Esse cenário torna-se mais alarmante quando se compara propostas em tramitação no Brasil que refletem uma lógica desregulatória semelhante à do projeto americano. Existem iniciativas que tentam limitar a atuação de estados e municípios na definição de normas sobre proteção de dados, regulação de algoritmos e uso ético de IA. Além disso, discursos políticos estão sendo moldados por uma perspectiva que considera a soberania informacional como um impedimento para o “avanço digital”, obscurecendo, assim, a importância dos direitos humanos e do bem comum.

A adoção acrítica desse modelo de governança digital, inspirado pelas políticas ligadas ao “One Big Beautiful Bill”, pode comprometer a autonomia do Brasil em questões de inteligência artificial, proteção de dados e regulação de plataformas. É necessário fomentar a inovação, mas não sem assegurar garantias de soberania informacional, pois há riscos de o Brasil se tornar um campo de testes para as big techs, com insuficiência de mecanismos institucionais para prevenir abusos, manipulações informacionais e desequilíbrios econômicos e políticos.

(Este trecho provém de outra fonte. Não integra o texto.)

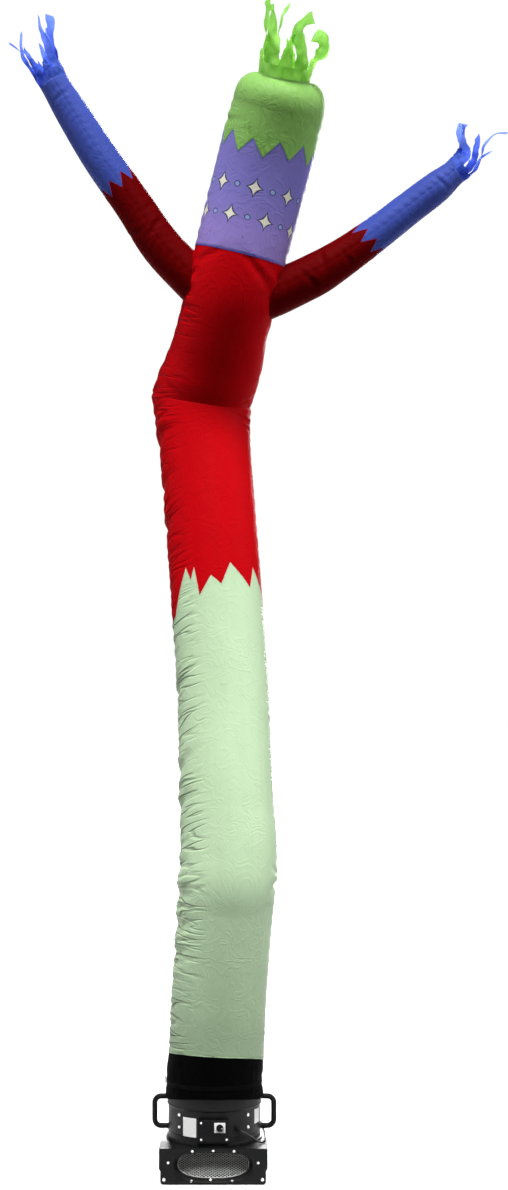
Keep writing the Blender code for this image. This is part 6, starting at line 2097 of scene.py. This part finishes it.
@dataclass
class MainsLead:
    """The lead: out of its gland, over the cabinet, and coiled behind it."""

    wardrobe: Wardrobe
    radius: float = 0.0040
    drum_radius: float = 0.216
    gland_angle: float = 30.0
    gland_z: float = 0.240
    gland_length: float = 0.024
    gland_radius: float = 0.0115
    box_top: float = 0.165
    coil_centre: tuple = (0.055, 0.365)
    coil_radii: tuple = (0.0484, 0.0398)
    coil_low: float = 0.0006
    plug_reach: float = 0.0302

    def build(self) -> None:
        """Make the gland, the lead and the plug's finish."""
        self.gland()
        route, exit_point = self.route()
        curve = bpy.data.curves.new("mains_lead", "CURVE")
        curve.dimensions = "3D"
        curve.bevel_depth = self.radius
        curve.bevel_resolution = 3
        curve.use_fill_caps = True
        spline = curve.splines.new("POLY")
        spline.points.add(len(route) - 1)
        for point, place in zip(spline.points, route):
            point.co = (*place, 1.0)
        piece = bpy.data.objects.new("mains_lead", curve)
        bpy.context.scene.collection.objects.link(piece)
        self.wardrobe.dress(piece, Hard.CORD, nodes=["cord_lead", "cord_coil"])
        length = float(np.linalg.norm(np.diff(route, axis=0), axis=1).sum())
        self.wardrobe.repaint("power_plug", Hard.PLASTIC)
        tuple(exit_point)
        LOG.info("lead of %.2f m", length)

    def gland(self) -> None:
        """Stepped strain relief."""
        out, side = bearing(self.gland_angle)
        start = out * (self.drum_radius + CLEAR) + UP * self.gland_z
        turn = 2.0 * pi * np.arange(28)[:, None] / 28
        ring = (side * np.cos(turn) + UP * np.sin(turn)) * self.gland_radius
        steps = ((0.0, 1.0), (0.38, 1.0), (0.40, 0.96), (0.42, 0.80), (0.50, 0.78), (0.52, 0.70),
                 (0.60, 0.74), (0.62, 0.66), (0.70, 0.70), (0.72, 0.61), (0.82, 0.64),
                 (0.84, 0.55), (1.0, 0.50))
        grid = [start + out * (self.gland_length - CLEAR) * share + ring * size
                for share, size in steps]
        piece = link("strain_relief", grid_solid("strain_relief", np.array(grid), 30.0))
        self.wardrobe.dress(piece, Hard.PLASTIC, nodes=["cord_gland"])

    def route(self) -> tuple[Array, Array]:
        """Points of the lead, and where it leaves the gland."""
        out = bearing(self.gland_angle)[0]
        start = out * (self.drum_radius + self.gland_length + CLEAR) + UP * self.gland_z
        top = self.box_top + self.radius + 0.0012
        floor = self.radius + self.coil_low
        free = np.array([start, start + out * 0.010, start + out * 0.021,
                         (0.1560, -0.2220, 0.2260), (0.1940, -0.1920, 0.1920),
                         (0.2210, -0.1480, top), (0.2380, -0.0960, top), (0.2400, -0.0200, top),
                         (0.2390, 0.0600, top), (0.2340, 0.1500, top),
                         (0.2260, 0.2100, top + 0.001), (0.2200, 0.2460, top + 0.004),
                         (0.2150, 0.2670, 0.1570), (0.2085, 0.2690, 0.1000),
                         (0.2032, 0.2691, 0.0496), (0.1981, 0.2723, 0.0271),
                         (0.1841, 0.2810, 0.0106), (0.1650, 0.2930, floor),
                         (0.1385, 0.3065, floor), (0.1120, 0.3144, floor),
                         (0.0840, 0.3168, floor)])
        coil = self.coil()
        coarse = np.concatenate((free, coil[:3]))
        lengths = np.concatenate(([0.0], np.cumsum(np.linalg.norm(np.diff(coarse, axis=0),
                                                                  axis=1))))
        fine = smooth_values(lengths, coarse, np.arange(0.0, lengths[len(free)] - 0.004, 0.010))
        fine[:, 2] = np.maximum(fine[:, 2], floor)
        tail = coil[-1] + np.array(((0.010, 0.0, 0.0), (0.020, 0.0, -0.0006),
                                    (self.plug_reach, 0.0, -0.0012)))
        return np.concatenate((fine, coil, tail)), start

    def coil(self) -> Array:
        """Turns of the spare length: outwards low, inwards low, inwards high, outwards high."""
        low = self.radius + self.coil_low
        step = 2.0 * self.radius + 0.0003
        outer, inner = self.coil_radii
        plan = ((0.0, outer, 0.0), (0.90, outer, 0.0), (1.10, inner, 0.0), (1.85, inner, 0.0),
                (2.05, inner, 1.0), (2.85, inner, 1.0), (3.05, outer, 1.0), (3.50, outer, 1.0))
        turns = np.arange(0.0, plan[-1][0] + 0.001, 1.0 / 28.0)
        at, radii, layers = np.array(plan).T
        radius, layer = np.interp(turns, at, radii), np.interp(turns, at, layers)
        swing = -(0.25 + turns) * 2.0 * pi
        centre = np.array((*self.coil_centre, low))
        return centre + np.stack((radius * np.cos(swing), radius * np.sin(swing),
                                  layer * step), axis=1)


# ------------------------------------------------------------------- the studio

@dataclass
class Studio:
    """Floor, backdrop light and camera."""

    eye: tuple = (0.1875, -9.5, 2.4)
    pitch_up: float = 1.925
    lens: float = 60.37
    floor_radius: float = 58.0
    dome_radius: float = 60.0
    key_elevation: float = 64.0
    key_azimuth: float = 1.0

    def build(self) -> None:
        """Set up everything round the object."""
        bpy.context.scene.view_settings.view_transform = "Standard"
        self.floor()
        self.dome()
        self.lights()
        self.camera()
        LOG.info("studio")

    def backdrop(self, name: str, mesh: bpy.types.Mesh, finish: dict) -> None:
        """Link a piece of the studio, which throws no light back on the object."""
        piece = link(name, mesh)
        mesh.materials.append(Graph(name + "_finish").finish(finish))
        piece.visible_diffuse = False

    def floor(self) -> None:
        """Plain pale floor."""
        turns = np.arange(64) * 2.0 * pi / 64
        mesh = bpy.data.meshes.new("studio_floor")
        mesh.from_pydata([(self.floor_radius * cos(t), self.floor_radius * sin(t), 0.0)
                          for t in turns], [], [range(len(turns))])
        self.backdrop("studio_floor", mesh, {
            "Base Color": (0.86, 0.86, 0.86), "Roughness": 0.9, "Specular IOR Level": 0.0,
            "Emission Color": (1.0, 1.0, 1.0), "Emission Strength": 0.30})

    def dome(self) -> None:
        """White surround of the studio."""
        arc = np.linspace(-0.02, 0.5, 20) * pi
        mesh = lathe("studio_dome", [(self.dome_radius * cos(a), self.dome_radius * sin(a))
                                     for a in arc[:-1]] + [(0.01, self.dome_radius)], 64)
        self.backdrop("studio_dome", mesh, {
            "Base Color": (0.0, 0.0, 0.0), "Specular IOR Level": 0.0,
            "Emission Color": (1.0, 1.0, 1.0), "Emission Strength": 1.02})
        dome = bpy.data.objects["studio_dome"]
        dome.visible_shadow = False
        dome.visible_glossy = False

    def lights(self) -> None:
        """A broad key high in front, weak lights at both sides, a back light and a sky."""
        world = bpy.data.worlds.new("faint_sky")
        bpy.context.scene.world = world
        world.use_nodes = True
        ground = world.node_tree.nodes["Background"]
        ground.inputs["Color"].default_value = (0.97, 0.98, 1.0, 1.0)
        ground.inputs["Strength"].default_value = 0.12
        for name, azimuth, elevation, angle, strength in (
                ("key_light", self.key_azimuth, self.key_elevation, 18.0, 4.5),
                ("right_rim", 82.0, 20.0, 30.0, 1.3),
                ("left_fill", -80.0, 12.0, 40.0, 0.8),
                ("back_light", 172.0, 16.0, 30.0, 4.5)):
            light = bpy.data.lights.new(name, "SUN")
            light.angle = radians(angle)
            light.energy = strength
            lamp = bpy.data.objects.new(name, light)
            turn, rise = radians(azimuth), radians(elevation)
            towards = Vector((sin(turn) * cos(rise), -cos(turn) * cos(rise), sin(rise)))
            lamp.location = towards * 12.0
            lamp.rotation_euler = towards.to_track_quat("Z", "Y").to_euler()
            bpy.context.scene.collection.objects.link(lamp)

    def camera(self) -> None:
        """Camera at the photograph's place, looking a little up."""
        lens = bpy.data.cameras.new("camera")
        lens.lens = self.lens
        lens.sensor_width = 36.0
        lens.clip_end = 400.0
        camera = bpy.data.objects.new("camera", lens)
        camera.location = self.eye
        camera.rotation_euler = (radians(90.0 + self.pitch_up), 0.0, 0.0)
        bpy.context.scene.collection.objects.link(camera)
        bpy.context.scene.camera = camera


def main() -> None:
    """Build the studio, the blower and the dancer, logging as their parts are made."""
    logging.basicConfig(level=logging.INFO, format="%(message)s")
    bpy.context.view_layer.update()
    Studio().build()
    wardrobe = Wardrobe()
    MainsLead(wardrobe).build()
    Cabinet(wardrobe).build()
    FanDrum(wardrobe).build()
    Dancer(wardrobe).build()
    bpy.context.view_layer.update()


if __name__ == "__main__":
    main()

A atual dinâmica legislativa nos Estados Unidos, refletindo um resgate político da administração anterior, serve como um alerta para que o Brasil reforce suas instituições reguladoras, proteja as iniciativas estaduais e municipais que visam garantir a transparência e a justiça algorítmica, e resista às pressões políticas que favorecem a captura de políticas públicas em nome de interesses privados globais. Em uma era de guerra híbrida e manipulação informacional em larga escala, proteger a soberania informacional não é apenas uma questão preventiva; é uma necessidade democrática.